== Input records
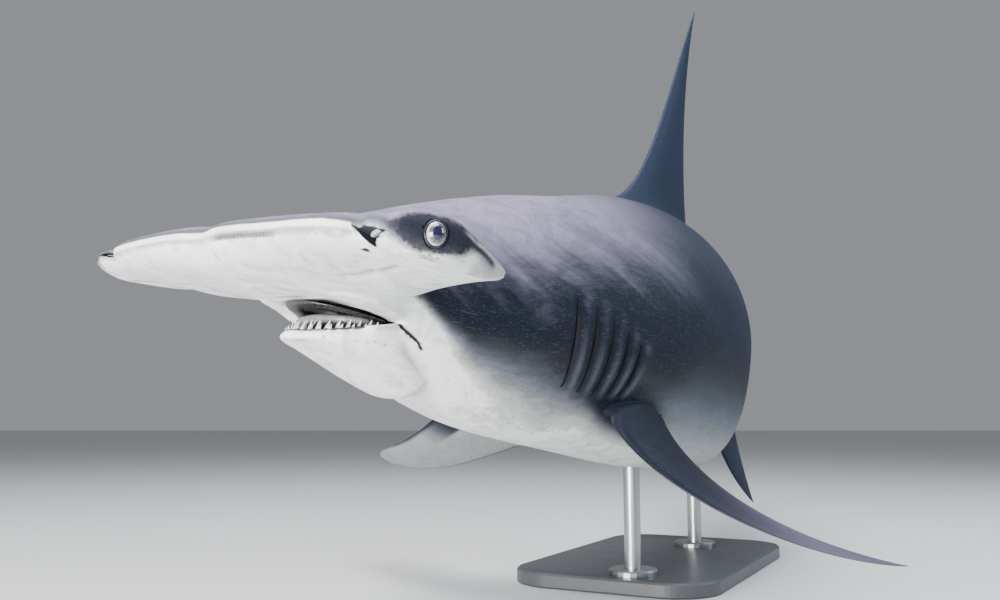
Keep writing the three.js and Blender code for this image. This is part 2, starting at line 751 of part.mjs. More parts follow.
function geometrySolid(geometry, matrix) {
  const position = geometry.getAttribute("position");
  const index = geometry.getIndex();
  const keys = new Map();
  const points = [];
  const corners = range(position.count).map((vertex) => {
    const point = new THREE.Vector3().fromBufferAttribute(position, vertex).applyMatrix4(matrix);
    const key = point.toArray().map((value) => value.toFixed(3)).join(" ");
    if (!keys.has(key)) keys.set(key, points.push(point) - 1);
    return keys.get(key);
  });
  const order = index ? Array.from(index.array) : range(position.count);
  const faces = range(order.length / 3)
    .map((face) => order.slice(3 * face, 3 * face + 3).map((vertex) => corners[vertex]))
    .filter(([a, b, c]) => a !== b && b !== c && a !== c);
  return solidFrom(points, faces);
}

function standPlate() {
  const { length, width, corner, bevel, thickness } = STAND;
  const x = length / 2 - corner - bevel;
  const y = width / 2 - corner - bevel;
  const shape = new THREE.Shape();
  shape.absarc(x, y, corner, 0, 90 * DEG);
  shape.absarc(-x, y, corner, 90 * DEG, 180 * DEG);
  shape.absarc(-x, -y, corner, 180 * DEG, 270 * DEG);
  shape.absarc(x, -y, corner, 270 * DEG, 360 * DEG);
  const geometry = new THREE.ExtrudeGeometry(shape, {
    depth: thickness - 2 * bevel,
    bevelEnabled: true,
    bevelSize: bevel,
    bevelThickness: bevel,
    bevelSegments: 1,
    curveSegments: 8,
  });
  const matrix = new THREE.Matrix4()
    .makeTranslation(STAND.x, STAND.y, bevel)
    .multiply(new THREE.Matrix4().makeRotationZ((90 - STAND.turn) * DEG));
  return geometrySolid(geometry, matrix);
}

function standRod(station) {
  const top = pose([station, 0, 0]);
  const { radius, flange, flangeThickness } = ROD;
  const start = STAND.thickness + GAP;
  const profile = [
    [0, start],
    [flange, start],
    [flange, start + flangeThickness - 3],
    [flange - 3, start + flangeThickness],
    [radius, start + flangeThickness],
    [radius, top.z],
    [0, top.z],
  ].map(([x, y]) => new THREE.Vector2(x, y));
  const geometry = new THREE.LatheGeometry(profile, 24);
  const matrix = new THREE.Matrix4()
    .makeTranslation(top.x, top.y, 0)
    .multiply(new THREE.Matrix4().makeRotationX(90 * DEG));
  return largest(geometrySolid(geometry, matrix).subtract(trunkRoom));
}

// Finishes
const finish = (color, roughness, metalness = 0) => () => (
  new THREE.MeshStandardMaterial({ color, roughness, metalness })
);
const skin = finish(0x7d8089, 0.55);
const paleSkin = finish(0xd9dad6, 0.55);
const eyeFinish = finish(0x2a2d44, 0.12);
const standFinish = finish(0x2b2d30, 0.45);

const parts = {
  head: [largest(front.intersect(aboveMouth).add(upperMouth.intersect(aboveMouth))), paleSkin],
  lower_jaw: [largest(front.intersect(belowMouth).add(lowerMouth)), paleSkin],
  hammer_left: [largest(front.intersect(wingBlock(1))), skin],
  hammer_right: [largest(front.intersect(wingBlock(-1))), skin],
  eye_left: [ballSolid(eyeMiddle(1), Array(3).fill(EYE.radius), EYE.turn * DEG), eyeFinish],
  eye_right: [ballSolid(eyeMiddle(-1), Array(3).fill(EYE.radius), -EYE.turn * DEG), eyeFinish],
  neck: [largest(body.intersect(lengthBetween(NECK_FRONT + half, NECK_REAR - half))), skin],
  trunk_front: [largest(body.intersect(lengthBetween(NECK_REAR + half, TRUNK_MIDDLE - half))), skin],
  trunk_middle: [largest(body.intersect(lengthBetween(TRUNK_MIDDLE + half, TAIL_FRONT - half))), skin],
  tail_stem: [largest(body.intersect(lengthBetween(TAIL_FRONT + half, TAIL_REAR - half))), skin],
  caudal_fin_upper: [largest(caudalUpper.subtract(tailNotch).intersect(aboveFork).add(tailEnd)), skin],
  caudal_fin_lower: [fin(caudalLower.intersect(belowFork)), skin],
  dorsal_fin_first: [fin(middleFin({
    station: 912,
    lead: [[-34, 3], [122, 52], [185, 350], [293, 536]],
    trail: [[440, -30], [296, 137], [257, 344], [293, 536]],
    root: 28,
    rings: 15,
    sink: 40,
  })), skin],
  dorsal_fin_second: [fin(middleFin({ station: 2050, ...SMALL_FIN })), skin],
  anal_fin: [fin(middleFin({ station: 1975, ...SMALL_FIN, up: -1 })), skin],
  pectoral_fin_left: [fin(pectoralFin(1, { droop: 54, sweep: 10.4, twist: -0.5 }, -226)), skin],
  pectoral_fin_right: [fin(pectoralFin(-1, { droop: 36.4, sweep: -8.3, twist: 28.3 }, -298)), skin],
  pelvic_fin_left: [fin(pelvicFin(1, { droop: 71.6, sweep: -8, twist: -10.5 })), skin],
  pelvic_fin_right: [fin(pelvicFin(-1, { droop: 50, sweep: -8, twist: -10.5 })), skin],
  stand_base: [standPlate(), standFinish],
};
ROD.stations.forEach((station, index) => {
  parts[`stand_rod_${ROD.names[index]}`] = [standRod(station), standFinish];
});

function meshOf(name, solid, material) {
  const { vertProperties, triVerts, numProp } = solid.getMesh();
  const points = range(vertProperties.length / numProp)
    .flatMap((vertex) => Array.from(vertProperties.slice(vertex * numProp, vertex * numProp + 3)));
  const geometry = new THREE.BufferGeometry();
  geometry.setAttribute("position", new THREE.Float32BufferAttribute(points, 3));
  geometry.setIndex(Array.from(triVerts));
  geometry.computeVertexNormals();
  const mesh = new THREE.Mesh(geometry, material());
  mesh.name = name;
  return mesh;
}

const shark = new THREE.Group();
for (const [name, [solid, material]] of Object.entries(parts)) {
  shark.add(meshOf(name, solid, material));
}

export default shark;
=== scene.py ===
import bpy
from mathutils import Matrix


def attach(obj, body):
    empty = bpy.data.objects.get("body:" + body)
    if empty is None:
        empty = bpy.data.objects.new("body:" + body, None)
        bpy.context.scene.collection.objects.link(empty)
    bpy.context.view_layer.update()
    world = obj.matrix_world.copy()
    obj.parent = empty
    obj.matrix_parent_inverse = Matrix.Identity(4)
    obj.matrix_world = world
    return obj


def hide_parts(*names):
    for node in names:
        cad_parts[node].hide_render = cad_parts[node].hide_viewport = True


bl_info = {
    "name": "Great hammerhead shark",
    "version": (1, 0, 0),
    "blender": (4, 5, 0),
    "location": "3D View > Sidebar > Shark",
    "description": "Dresses the solids of a life-size hammerhead with its skin, mouth, teeth and eyes",
    "category": "Add Mesh",
}

import math

import bmesh
import bpy
import numpy as np
from mathutils import Vector

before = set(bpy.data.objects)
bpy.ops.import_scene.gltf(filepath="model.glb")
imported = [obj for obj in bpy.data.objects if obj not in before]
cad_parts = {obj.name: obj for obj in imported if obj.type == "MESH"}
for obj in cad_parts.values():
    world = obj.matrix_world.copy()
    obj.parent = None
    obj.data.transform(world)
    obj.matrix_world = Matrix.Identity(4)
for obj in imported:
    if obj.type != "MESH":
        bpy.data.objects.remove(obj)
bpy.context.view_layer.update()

# The straight body, in metres: x back from the snout, y to the animal's left, z to its back.
# pose() bends it. The sizes are the solids' own, but for the tips of the tail and of the right
# pelvic fin and for the right cheek, which follow the photo a little more closely.
SNOUT = (-0.506, -1.3437, 0.584)

# Bend of the body: station, turn from straight astern, nose-up slope and roll, in degrees
BENDS = (
    (0.00, 43.2, 7.9, 4.1),
    (0.30, 43.2, 7.9, 4.1),
    (0.60, 45.0, -2.0, 4.8),
    (0.95, 35.1, 2.4, 6.3),
    (1.40, 22.4, 0.7, 6.3),
    (1.90, 8.6, -6.3, 6.3),
    (2.45, 8.2, -2.8, 6.3),
    (3.40, 11.2, 12.2, 6.3),
)

# Trunk: station, height of the back, depth of the belly, half width
TRUNK = (
    (0.02, 0.008, 0.008, 0.060),
    (0.05, 0.032, 0.028, 0.088),
    (0.09, 0.046, 0.041, 0.104),
    (0.14, 0.062, 0.052, 0.116),
    (0.24, 0.102, 0.074, 0.134),
    (0.34, 0.147, 0.128, 0.146),
    (0.44, 0.180, 0.175, 0.158),
    (0.56, 0.205, 0.212, 0.175),
    (0.70, 0.223, 0.242, 0.190),
    (0.88, 0.258, 0.268, 0.196),
    (1.06, 0.270, 0.281, 0.190),
    (1.30, 0.248, 0.279, 0.172),
    (1.55, 0.200, 0.243, 0.147),
    (1.80, 0.160, 0.180, 0.124),
    (2.05, 0.117, 0.129, 0.096),
    (2.28, 0.087, 0.091, 0.068),
    (2.44, 0.069, 0.067, 0.049),
    (2.53, 0.050, 0.048, 0.024),
    (2.61, 0.012, 0.012, 0.004),
)
BACK = {"side": 1.12, "behind": 0.96, "rise": 0.95}
BELLY = {"side": 0.86, "behind": 0.58, "rise": 0.86}

HAMMER = {
    "half": 0.410,
    "chord": 0.195,
    "thickness": 0.035,
    "taper": 0.006,
    "droop": 0.008,
    "camber": 0.011,
    "pitch": 0.05,
    "sweep": 0.038,
    "middle_notch": 0.010,
    "nostril": 0.308,
    "nostril_notch": 0.016,
    "tip_round": 0.056,
    "fillet": 0.090,
    "flare": 0.012,
    "tip_from": 0.92,
    "tip_rear": 0.105,
    "eye_swell": 0.007,
    "thinning": 0.014,
}
FLEX = {
    "from": 0.24,
    "span": 0.10,
    "behind": 0.24,
    "fade": 0.06,
    "slope": 0.04,
    "flatten": 0.2,
    "turns_at": (0.04, -0.008),
}
EYE = {"back": 0.072, "across": 0.393, "low": 0.009, "radii": (0.0132, 0.0170, 0.0159), "turn": 24}
LID = (0.0120, 0.0145)
LOWER_LIP = {"tip": 0.172, "depth": 0.118, "half": 0.104, "low": 0.092, "rise": 0.034}
UPPER_LIP = {"tip": 0.155, "depth": 0.133, "half": 0.108, "low": 0.050, "rise": -0.011, "sag_from": 0.4}
JAW = {"length": 0.200, "crest": 0.087, "chin": 0.108, "deepen": 0.056, "edge": 0.012}
CHEEKS = (
    ((0.225, 0.106, -0.042), (0.062, 0.030, 0.034)),
    ((0.240, -0.106, -0.046), (0.054, 0.028, 0.030)),
)
GILLS = {
    "count": 5,
    "first": 0.595,
    "pitch": 0.0435,
    "narrowing": 0.0014,
    "lean": 0.008,
    "lean_step": 0.006,
}

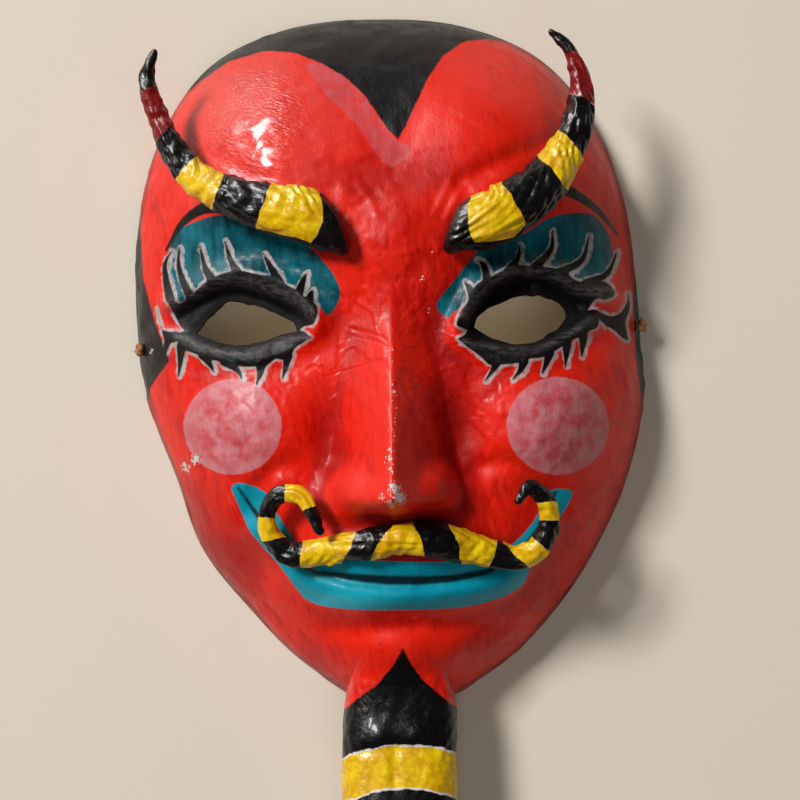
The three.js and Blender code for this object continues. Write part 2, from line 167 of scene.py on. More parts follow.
camera_data.angle = 2 * math.atan(half_picture / (camera_target - camera_place).length)
print("camera angle, degrees:", round(math.degrees(camera_data.angle), 2))

# %% [markdown]
# ## Smooth lines and new meshes
# Everything curved here runs along the same kind of line: a cubic that passes through a few chosen
# points. Small helpers sample such a line and put arrays of points and faces into a mesh.

# %% Smooth lines, meshes and noise
def smooth_line(points, per_span):
    """Cubic through the points, with a mirrored neighbour beyond each end."""
    points = np.asarray(points, dtype=float)
    padded = np.vstack([2 * points[0] - points[1], points, 2 * points[-1] - points[-2]])
    t = np.linspace(0, len(points) - 1, (len(points) - 1) * per_span + 1)
    index = np.minimum(t.astype(int), len(points) - 2)
    t = (t - index)[:, None]
    return cubic(*[padded[index + step] for step in range(4)], t)


def evenly(points, count):
    """The same line sampled at equal steps along its length, and the distance of each sample."""
    steps = np.linalg.norm(np.diff(points[:, :3], axis=0), axis=1)
    lengths = np.concatenate([[0], np.cumsum(steps)])
    wanted = np.linspace(0, lengths[-1], count)
    return np.stack([np.interp(wanted, lengths, column) for column in points.T], axis=1), wanted


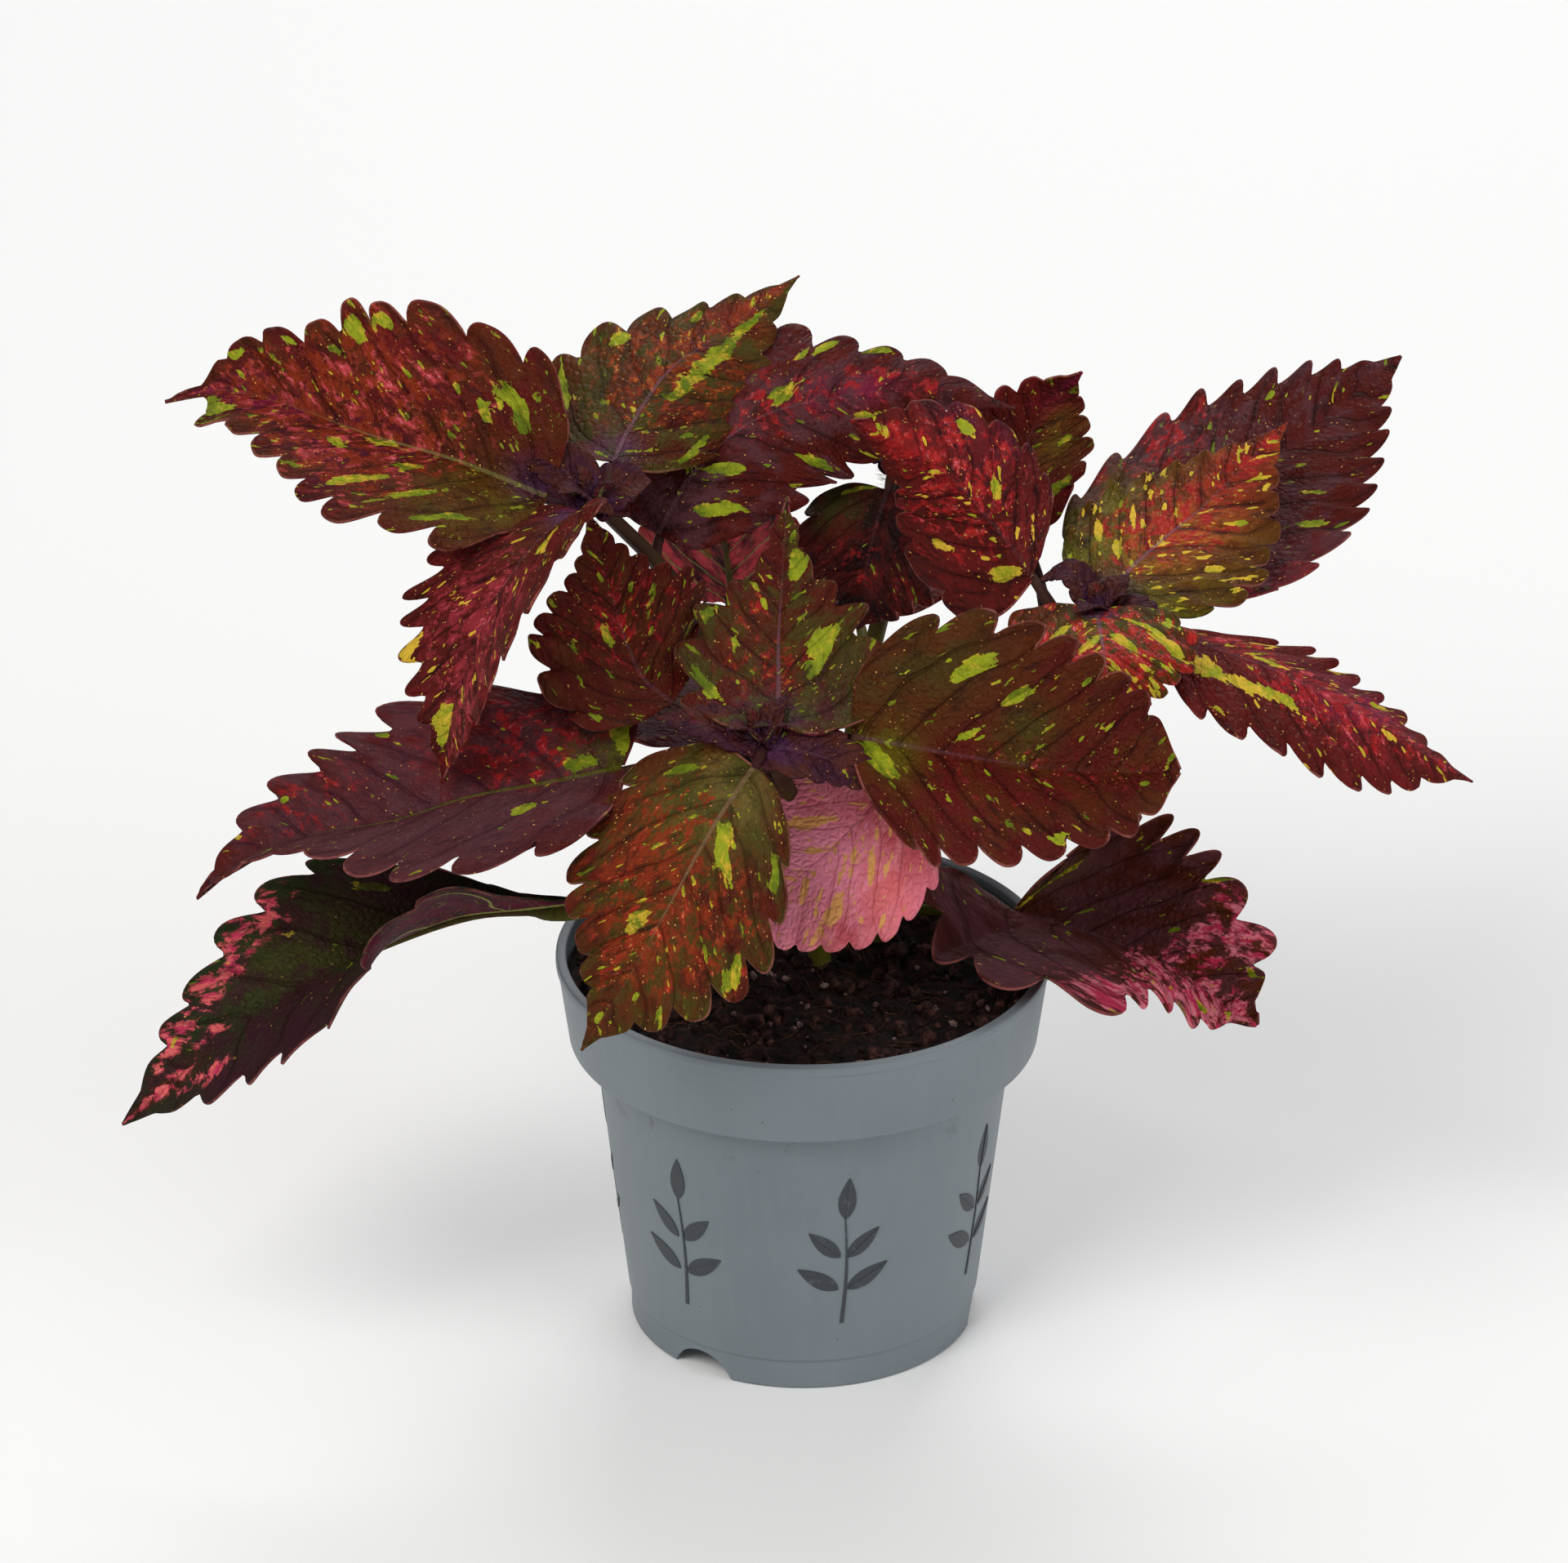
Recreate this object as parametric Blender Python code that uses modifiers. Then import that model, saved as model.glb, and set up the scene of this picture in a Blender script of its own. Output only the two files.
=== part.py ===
"""Potted coleus in a 12 cm plastic grow pot.

Metres, +Z up, the front of the pot towards -Y. The origin is the middle of the pot's foot, on the
surface that the pot stands on. Lengths below are in millimetres and angles in degrees, and MM and
radians() turn them into Blender's units where the meshes are made.
"""

from math import cos, pi, radians, sin

import bmesh
import bpy
from mathutils import Matrix, Vector

MM = 0.001
GAP = 0.3  # clearance between touching pieces

# Pot
RIM_RADIUS = 60.0
POT_HEIGHT = 98.0
LIP_WIDTH = 2.6
LIP_DEPTH = 2.2
COLLAR_FOOT_RADIUS = 56.8
COLLAR_FOOT = 76.3
BODY_TOP_RADIUS = 50.8
BODY_FOOT_RADIUS = 42.9
FOOT_RADIUS = 42.2
FOOT_STEP = 8.0
WALL = 1.4
SKIRT_HEIGHT = 6.0
PAD_RADIUS = 19.0  # the flat middle of the pot's floor, which touches the ground
DRAIN_CIRCLE = 31.0
DRAIN_RADIUS = 4.0
DRAIN_COUNT = 6
NOTCH_HALF_WIDTH = 8.5
NOTCH_HEIGHT = 6.0
NOTCH_HEADINGS = (-126, -6, 114)
STEPS = 36  # round the pot and the soil

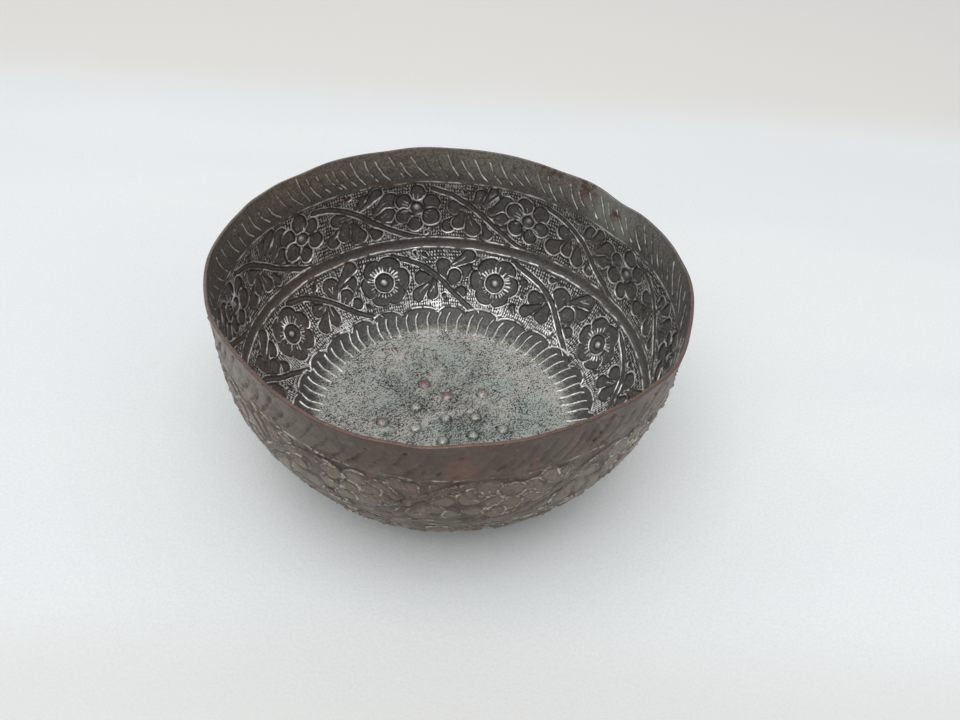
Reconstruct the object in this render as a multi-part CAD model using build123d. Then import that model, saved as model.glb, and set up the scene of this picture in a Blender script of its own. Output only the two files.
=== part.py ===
"""A raised and chased copper bowl, lined with tin: two metals, each in its own node.

The origin is the middle of the flat underside, with +Z up, in millimetres. Both nodes come from one
section line, the face that is seen inside the bowl. A depth is how far a face lies behind that one:
0 is the tin's own face, LINING_THICKNESS is where the tin meets the copper, and SHEET_THICKNESS is
the outside of the bowl. A metal is the cavity under its outer face less the cavity under its inner one.
"""

from build123d import *
from math import cos, exp, radians, sin
import os

# Overall form
RIM_RADIUS = 80.0
HEIGHT = 73.7
COPPER_THICKNESS = 0.9
LINING_THICKNESS = 0.2
SHEET_THICKNESS = COPPER_THICKNESS + LINING_THICKNESS
RIM_EDGE_ROUNDING = 0.3

# Stations of the inner face from the rim to the flat of the floor: radius, height above the underside
RIM = (RIM_RADIUS - SHEET_THICKNESS, HEIGHT)
RIM_ZONE_FOOT = (77.9, 58.8)
UPPER_BAND_MIDDLE = (76.4, 46.6)
UPPER_BAND_FOOT = (73.6, 34.7)
LOWER_BAND_HEAD = (71.9, 30.7)
LOWER_BAND_MIDDLE = (65.6, 19.2)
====
Problem statement:
Extract exactly and only these lines: the line containing "const shark = new THREE.Group();", the line containing "cad_parts[node].hide_render = cad_parts[node].hide_viewport", and every line between them.

Result of this task:
const shark = new THREE.Group();
for (const [name, [solid, material]] of Object.entries(parts)) {
  shark.add(meshOf(name, solid, material));
}

export default shark;
=== scene.py ===
import bpy
from mathutils import Matrix


def attach(obj, body):
    empty = bpy.data.objects.get("body:" + body)
    if empty is None:
        empty = bpy.data.objects.new("body:" + body, None)
        bpy.context.scene.collection.objects.link(empty)
    bpy.context.view_layer.update()
    world = obj.matrix_world.copy()
    obj.parent = empty
    obj.matrix_parent_inverse = Matrix.Identity(4)
    obj.matrix_world = world
    return obj


def hide_parts(*names):
    for node in names:
        cad_parts[node].hide_render = cad_parts[node].hide_viewport = True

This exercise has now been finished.